━━ Provided records ━━
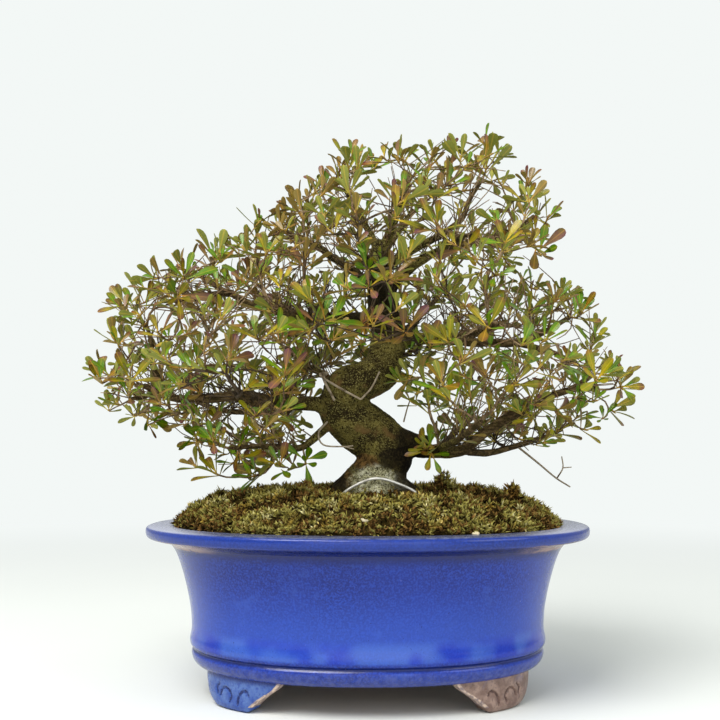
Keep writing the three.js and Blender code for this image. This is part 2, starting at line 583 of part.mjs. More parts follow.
━━━
━━ Provided records ━━
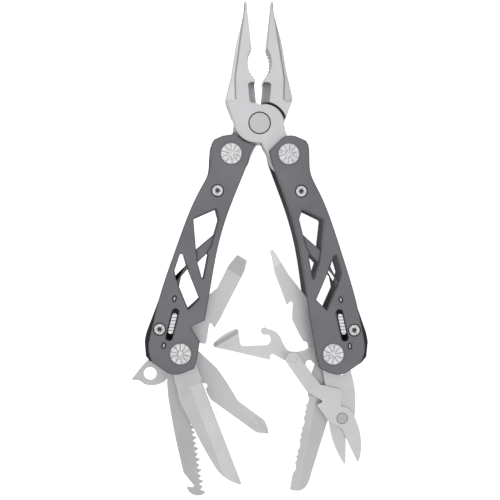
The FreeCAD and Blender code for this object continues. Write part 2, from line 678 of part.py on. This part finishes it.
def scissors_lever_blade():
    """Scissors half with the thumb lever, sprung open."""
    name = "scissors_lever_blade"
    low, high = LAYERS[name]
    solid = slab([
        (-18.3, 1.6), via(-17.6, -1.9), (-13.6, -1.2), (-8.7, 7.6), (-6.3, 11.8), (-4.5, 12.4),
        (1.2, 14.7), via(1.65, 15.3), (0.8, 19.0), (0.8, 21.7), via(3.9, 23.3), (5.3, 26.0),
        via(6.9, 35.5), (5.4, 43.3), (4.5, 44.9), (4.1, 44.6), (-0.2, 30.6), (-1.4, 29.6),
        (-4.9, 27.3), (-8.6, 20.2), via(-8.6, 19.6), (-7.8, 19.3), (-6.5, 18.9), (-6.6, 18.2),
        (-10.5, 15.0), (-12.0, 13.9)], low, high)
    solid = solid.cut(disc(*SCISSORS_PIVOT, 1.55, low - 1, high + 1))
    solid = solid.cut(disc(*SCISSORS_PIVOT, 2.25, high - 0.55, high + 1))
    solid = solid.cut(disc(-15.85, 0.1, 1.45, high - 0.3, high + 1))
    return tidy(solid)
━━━
━━ Provided records ━━
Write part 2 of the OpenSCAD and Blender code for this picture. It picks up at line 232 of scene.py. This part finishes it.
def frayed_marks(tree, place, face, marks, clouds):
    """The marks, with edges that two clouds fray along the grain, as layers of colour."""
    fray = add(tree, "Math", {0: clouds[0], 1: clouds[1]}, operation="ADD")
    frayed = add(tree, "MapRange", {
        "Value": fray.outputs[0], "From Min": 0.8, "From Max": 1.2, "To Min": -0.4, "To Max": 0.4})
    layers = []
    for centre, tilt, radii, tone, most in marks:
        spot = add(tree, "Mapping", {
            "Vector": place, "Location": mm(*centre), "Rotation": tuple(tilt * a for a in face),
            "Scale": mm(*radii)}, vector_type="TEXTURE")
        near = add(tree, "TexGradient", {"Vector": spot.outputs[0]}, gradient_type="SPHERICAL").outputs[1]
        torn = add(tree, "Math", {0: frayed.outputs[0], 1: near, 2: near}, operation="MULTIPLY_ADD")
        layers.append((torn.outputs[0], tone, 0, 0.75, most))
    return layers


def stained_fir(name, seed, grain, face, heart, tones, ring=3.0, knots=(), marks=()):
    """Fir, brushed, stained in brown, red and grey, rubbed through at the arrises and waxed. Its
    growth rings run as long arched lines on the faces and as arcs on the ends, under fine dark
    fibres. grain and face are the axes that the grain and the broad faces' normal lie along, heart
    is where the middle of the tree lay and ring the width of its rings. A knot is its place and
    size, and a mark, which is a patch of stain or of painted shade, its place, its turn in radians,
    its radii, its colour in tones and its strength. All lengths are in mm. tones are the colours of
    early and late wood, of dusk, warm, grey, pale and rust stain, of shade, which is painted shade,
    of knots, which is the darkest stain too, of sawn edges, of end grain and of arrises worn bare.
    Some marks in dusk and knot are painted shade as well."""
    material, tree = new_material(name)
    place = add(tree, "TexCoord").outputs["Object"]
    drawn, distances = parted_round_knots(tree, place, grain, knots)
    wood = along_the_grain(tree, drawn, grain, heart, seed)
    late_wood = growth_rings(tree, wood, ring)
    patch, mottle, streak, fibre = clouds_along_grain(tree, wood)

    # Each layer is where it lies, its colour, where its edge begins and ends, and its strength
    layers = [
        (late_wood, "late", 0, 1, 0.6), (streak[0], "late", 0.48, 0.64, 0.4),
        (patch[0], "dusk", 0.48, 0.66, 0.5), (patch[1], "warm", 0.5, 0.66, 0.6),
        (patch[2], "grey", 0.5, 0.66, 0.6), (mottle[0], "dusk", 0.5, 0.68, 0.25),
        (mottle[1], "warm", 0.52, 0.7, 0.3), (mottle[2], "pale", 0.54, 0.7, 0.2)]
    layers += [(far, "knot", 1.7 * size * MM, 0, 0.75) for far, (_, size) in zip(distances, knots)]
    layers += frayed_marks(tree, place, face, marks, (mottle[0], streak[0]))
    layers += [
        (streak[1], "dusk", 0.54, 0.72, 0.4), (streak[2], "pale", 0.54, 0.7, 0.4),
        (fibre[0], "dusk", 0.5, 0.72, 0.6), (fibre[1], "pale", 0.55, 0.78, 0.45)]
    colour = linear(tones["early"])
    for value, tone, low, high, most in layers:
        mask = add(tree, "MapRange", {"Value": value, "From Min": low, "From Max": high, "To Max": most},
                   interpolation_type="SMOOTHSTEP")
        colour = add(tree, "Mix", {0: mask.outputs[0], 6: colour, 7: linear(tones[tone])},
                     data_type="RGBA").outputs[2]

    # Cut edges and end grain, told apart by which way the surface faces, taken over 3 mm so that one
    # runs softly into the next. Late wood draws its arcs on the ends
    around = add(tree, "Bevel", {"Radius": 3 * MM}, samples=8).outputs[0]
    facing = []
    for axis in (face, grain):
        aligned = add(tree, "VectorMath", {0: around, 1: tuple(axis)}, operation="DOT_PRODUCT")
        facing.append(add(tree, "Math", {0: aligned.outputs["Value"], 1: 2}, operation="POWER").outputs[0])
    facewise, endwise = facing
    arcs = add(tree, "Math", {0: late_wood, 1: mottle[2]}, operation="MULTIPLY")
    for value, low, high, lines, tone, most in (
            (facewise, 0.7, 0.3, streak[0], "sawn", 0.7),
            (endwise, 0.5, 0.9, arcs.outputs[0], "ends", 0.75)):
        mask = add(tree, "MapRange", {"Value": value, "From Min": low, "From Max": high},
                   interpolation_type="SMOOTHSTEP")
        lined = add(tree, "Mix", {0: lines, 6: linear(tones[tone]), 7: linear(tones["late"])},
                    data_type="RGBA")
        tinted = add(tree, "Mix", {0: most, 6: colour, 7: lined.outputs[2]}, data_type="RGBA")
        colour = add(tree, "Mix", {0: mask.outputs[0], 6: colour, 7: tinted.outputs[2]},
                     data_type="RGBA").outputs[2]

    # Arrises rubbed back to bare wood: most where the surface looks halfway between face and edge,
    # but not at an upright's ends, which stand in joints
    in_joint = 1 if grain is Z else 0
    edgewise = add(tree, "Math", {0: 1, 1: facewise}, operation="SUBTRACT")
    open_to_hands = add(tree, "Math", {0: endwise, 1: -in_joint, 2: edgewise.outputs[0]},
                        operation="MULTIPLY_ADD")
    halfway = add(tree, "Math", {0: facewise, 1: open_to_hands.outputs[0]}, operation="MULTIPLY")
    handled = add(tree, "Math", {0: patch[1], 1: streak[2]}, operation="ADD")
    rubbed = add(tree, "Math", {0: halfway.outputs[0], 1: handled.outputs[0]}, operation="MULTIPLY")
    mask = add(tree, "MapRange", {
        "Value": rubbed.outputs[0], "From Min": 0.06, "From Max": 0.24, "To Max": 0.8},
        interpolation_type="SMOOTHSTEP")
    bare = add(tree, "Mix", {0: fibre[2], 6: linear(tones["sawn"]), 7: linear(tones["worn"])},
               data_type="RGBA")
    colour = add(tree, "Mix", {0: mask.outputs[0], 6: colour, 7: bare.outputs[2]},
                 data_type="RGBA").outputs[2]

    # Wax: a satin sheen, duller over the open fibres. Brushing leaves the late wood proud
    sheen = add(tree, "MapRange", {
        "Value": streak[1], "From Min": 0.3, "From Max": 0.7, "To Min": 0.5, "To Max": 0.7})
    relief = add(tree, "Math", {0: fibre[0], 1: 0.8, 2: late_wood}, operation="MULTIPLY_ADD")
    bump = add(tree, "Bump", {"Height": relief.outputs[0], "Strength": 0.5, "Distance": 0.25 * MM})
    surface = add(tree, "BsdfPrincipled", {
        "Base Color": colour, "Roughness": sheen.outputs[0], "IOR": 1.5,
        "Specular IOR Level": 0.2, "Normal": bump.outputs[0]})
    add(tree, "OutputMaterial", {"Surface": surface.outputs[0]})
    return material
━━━
Extract the run of lines that opens with the line containing "The FreeCAD and" and closes with the line containing "return tidy(solid)"; reproduce it exactly and add nothing.

● **Response to the exercise**
The FreeCAD and Blender code for this object continues. Write part 2, from line 678 of part.py on. This part finishes it.
def scissors_lever_blade():
    """Scissors half with the thumb lever, sprung open."""
    name = "scissors_lever_blade"
    low, high = LAYERS[name]
    solid = slab([
        (-18.3, 1.6), via(-17.6, -1.9), (-13.6, -1.2), (-8.7, 7.6), (-6.3, 11.8), (-4.5, 12.4),
        (1.2, 14.7), via(1.65, 15.3), (0.8, 19.0), (0.8, 21.7), via(3.9, 23.3), (5.3, 26.0),
        via(6.9, 35.5), (5.4, 43.3), (4.5, 44.9), (4.1, 44.6), (-0.2, 30.6), (-1.4, 29.6),
        (-4.9, 27.3), (-8.6, 20.2), via(-8.6, 19.6), (-7.8, 19.3), (-6.5, 18.9), (-6.6, 18.2),
        (-10.5, 15.0), (-12.0, 13.9)], low, high)
    solid = solid.cut(disc(*SCISSORS_PIVOT, 1.55, low - 1, high + 1))
    solid = solid.cut(disc(*SCISSORS_PIVOT, 2.25, high - 0.55, high + 1))
    solid = solid.cut(disc(-15.85, 0.1, 1.45, high - 0.3, high + 1))
    return tidy(solid)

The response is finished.